-- BEGIN Input data --

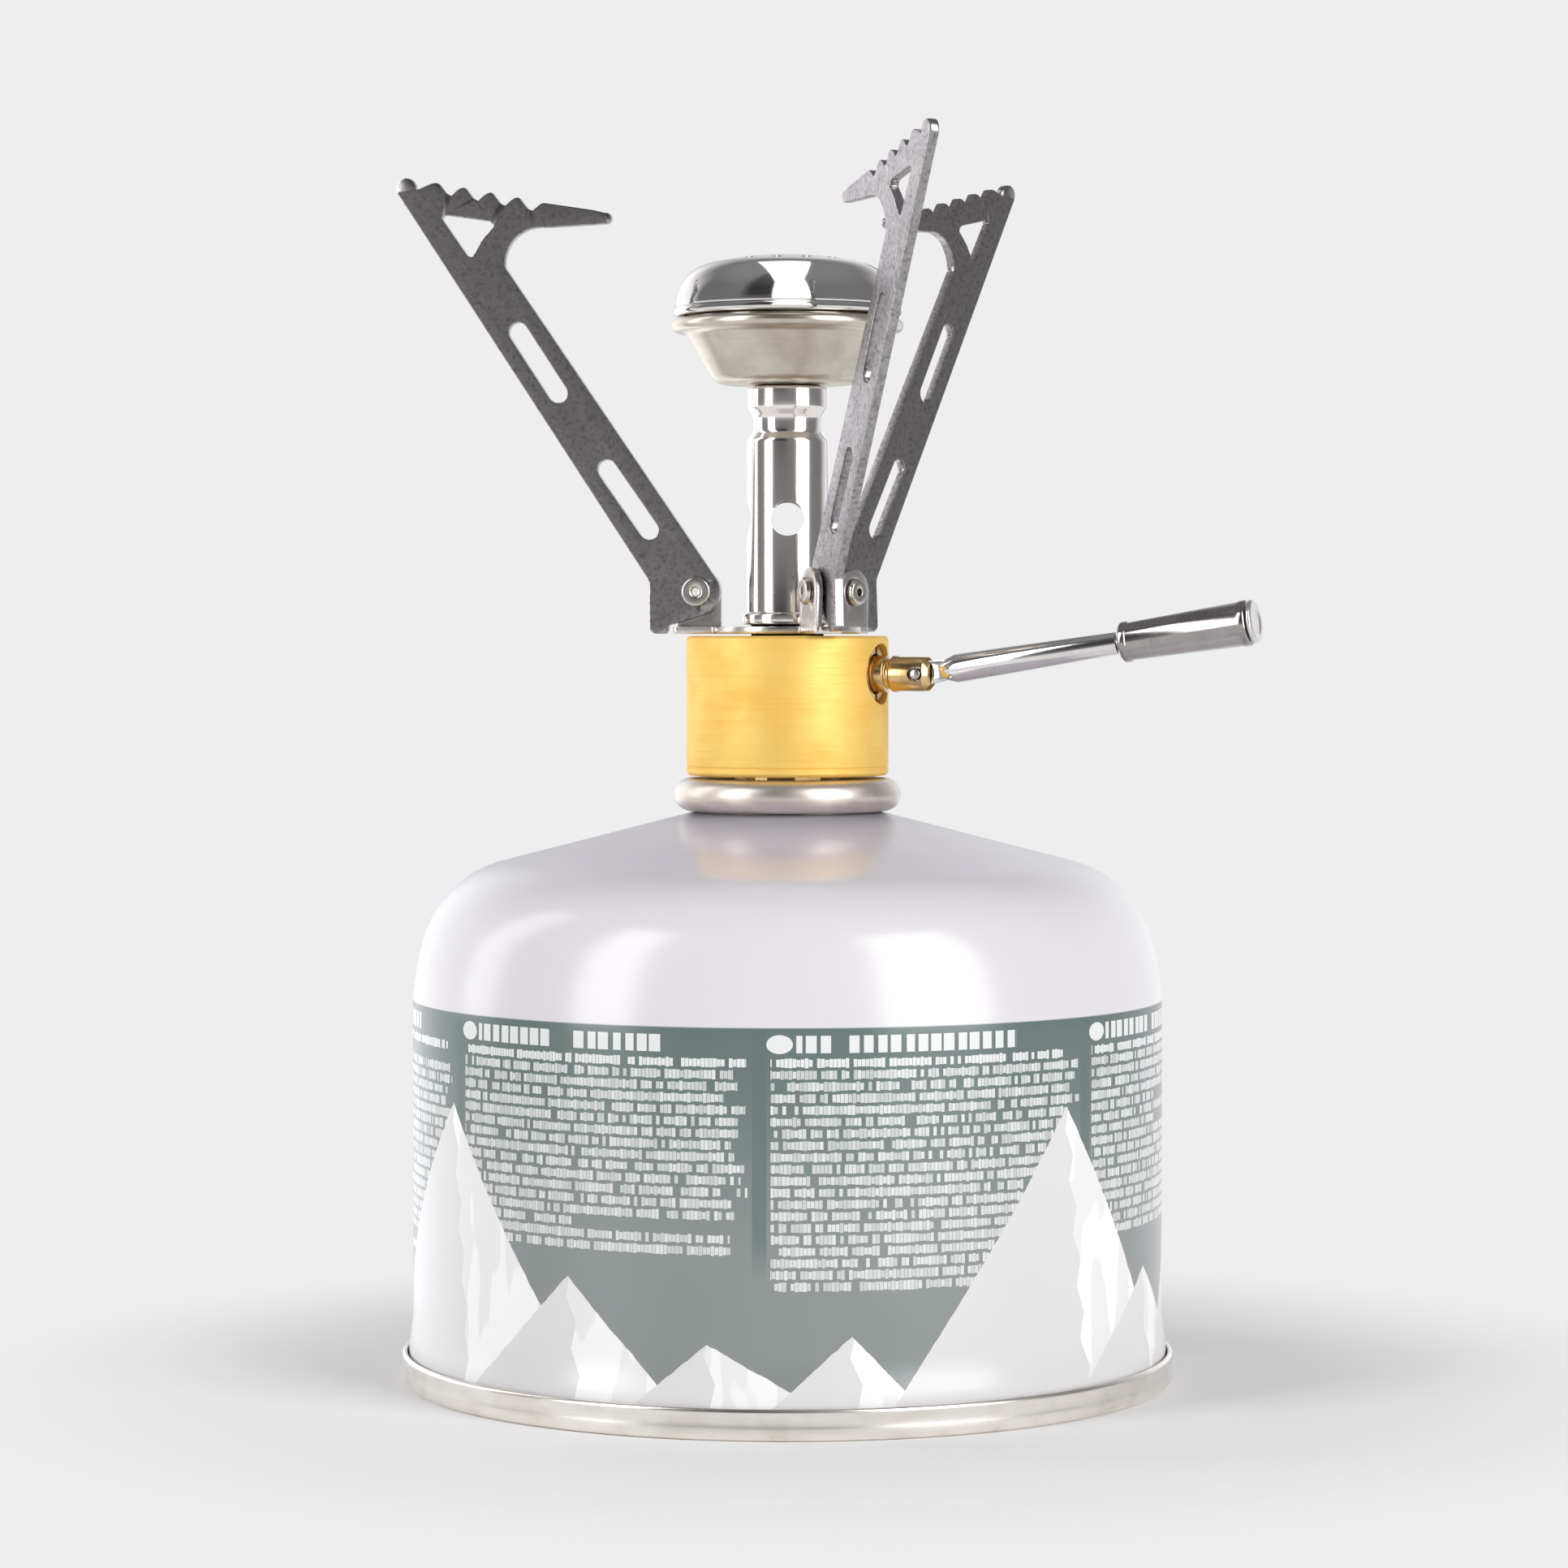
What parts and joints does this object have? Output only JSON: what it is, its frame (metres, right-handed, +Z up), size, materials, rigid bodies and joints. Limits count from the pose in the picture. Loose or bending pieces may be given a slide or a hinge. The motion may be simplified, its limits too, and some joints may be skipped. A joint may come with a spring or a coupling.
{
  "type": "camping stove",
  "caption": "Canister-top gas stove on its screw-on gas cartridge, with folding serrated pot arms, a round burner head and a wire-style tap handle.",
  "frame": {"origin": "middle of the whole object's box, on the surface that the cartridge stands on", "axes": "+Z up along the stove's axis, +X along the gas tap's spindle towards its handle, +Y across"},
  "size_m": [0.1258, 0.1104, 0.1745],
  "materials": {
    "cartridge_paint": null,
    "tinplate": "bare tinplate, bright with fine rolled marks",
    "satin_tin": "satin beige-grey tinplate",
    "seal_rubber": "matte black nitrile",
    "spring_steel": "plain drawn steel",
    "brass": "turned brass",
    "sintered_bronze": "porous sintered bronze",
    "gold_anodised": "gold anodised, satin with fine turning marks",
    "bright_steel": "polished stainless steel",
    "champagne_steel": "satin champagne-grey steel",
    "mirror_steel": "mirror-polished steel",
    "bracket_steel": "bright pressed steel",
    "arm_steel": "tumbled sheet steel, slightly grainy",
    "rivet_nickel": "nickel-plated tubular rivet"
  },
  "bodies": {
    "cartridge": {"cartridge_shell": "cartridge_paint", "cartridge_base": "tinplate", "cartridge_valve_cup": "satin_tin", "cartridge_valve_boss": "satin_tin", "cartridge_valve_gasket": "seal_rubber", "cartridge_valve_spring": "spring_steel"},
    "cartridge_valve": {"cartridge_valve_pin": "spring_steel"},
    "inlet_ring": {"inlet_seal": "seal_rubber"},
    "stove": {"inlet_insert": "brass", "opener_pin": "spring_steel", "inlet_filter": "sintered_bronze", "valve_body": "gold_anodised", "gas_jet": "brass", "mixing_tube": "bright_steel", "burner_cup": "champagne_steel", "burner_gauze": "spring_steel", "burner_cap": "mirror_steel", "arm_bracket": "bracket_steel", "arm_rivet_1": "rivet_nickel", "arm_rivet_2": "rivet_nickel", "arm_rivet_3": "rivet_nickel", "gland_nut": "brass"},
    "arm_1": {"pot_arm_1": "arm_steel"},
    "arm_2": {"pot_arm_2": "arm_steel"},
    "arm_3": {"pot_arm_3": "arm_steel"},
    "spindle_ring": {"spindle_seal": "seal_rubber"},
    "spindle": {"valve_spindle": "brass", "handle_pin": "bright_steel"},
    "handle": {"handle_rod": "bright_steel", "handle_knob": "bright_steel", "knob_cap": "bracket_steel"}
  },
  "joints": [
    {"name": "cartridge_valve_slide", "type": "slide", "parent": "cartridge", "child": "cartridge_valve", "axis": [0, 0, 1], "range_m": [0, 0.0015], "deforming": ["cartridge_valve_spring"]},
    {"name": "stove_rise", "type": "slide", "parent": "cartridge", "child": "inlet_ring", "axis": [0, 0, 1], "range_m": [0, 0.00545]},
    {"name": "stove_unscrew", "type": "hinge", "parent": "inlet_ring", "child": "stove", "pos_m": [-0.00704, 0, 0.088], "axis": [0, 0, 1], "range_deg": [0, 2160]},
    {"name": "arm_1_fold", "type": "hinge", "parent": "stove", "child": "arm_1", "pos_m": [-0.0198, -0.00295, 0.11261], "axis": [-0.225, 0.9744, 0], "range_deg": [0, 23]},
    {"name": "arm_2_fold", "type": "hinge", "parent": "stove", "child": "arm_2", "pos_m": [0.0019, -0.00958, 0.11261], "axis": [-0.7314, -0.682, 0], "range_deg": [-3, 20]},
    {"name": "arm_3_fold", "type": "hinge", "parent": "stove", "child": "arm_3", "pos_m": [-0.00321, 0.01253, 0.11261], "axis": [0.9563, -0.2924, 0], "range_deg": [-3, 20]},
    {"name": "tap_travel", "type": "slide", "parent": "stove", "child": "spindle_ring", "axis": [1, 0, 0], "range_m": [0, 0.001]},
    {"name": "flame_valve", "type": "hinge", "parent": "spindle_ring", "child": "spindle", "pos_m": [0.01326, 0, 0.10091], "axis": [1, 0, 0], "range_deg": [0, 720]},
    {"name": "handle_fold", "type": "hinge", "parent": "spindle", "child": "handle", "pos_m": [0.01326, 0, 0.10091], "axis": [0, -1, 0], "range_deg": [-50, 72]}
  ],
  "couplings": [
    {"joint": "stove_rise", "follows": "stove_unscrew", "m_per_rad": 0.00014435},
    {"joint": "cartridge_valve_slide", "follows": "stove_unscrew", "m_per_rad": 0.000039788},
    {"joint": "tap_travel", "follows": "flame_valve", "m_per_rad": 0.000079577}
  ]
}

-- END Input data --
-- BEGIN Input data --

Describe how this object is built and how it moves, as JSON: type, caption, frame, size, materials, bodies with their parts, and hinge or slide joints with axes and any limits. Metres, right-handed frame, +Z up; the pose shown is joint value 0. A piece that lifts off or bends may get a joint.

-- END Input data --

Task objective => In the entries above, find each line with the word "materials" and copy it.

The result =>
What parts and joints does this object have? Output only JSON: what it is, its frame (metres, right-handed, +Z up), size, materials, rigid bodies and joints. Limits count from the pose in the picture. Loose or bending pieces may be given a slide or a hinge. The motion may be simplified, its limits too, and some joints may be skipped. A joint may come with a spring or a coupling.
  "materials": {
Describe how this object is built and how it moves, as JSON: type, caption, frame, size, materials, bodies with their parts, and hinge or slide joints with axes and any limits. Metres, right-handed frame, +Z up; the pose shown is joint value 0. A piece that lifts off or bends may get a joint.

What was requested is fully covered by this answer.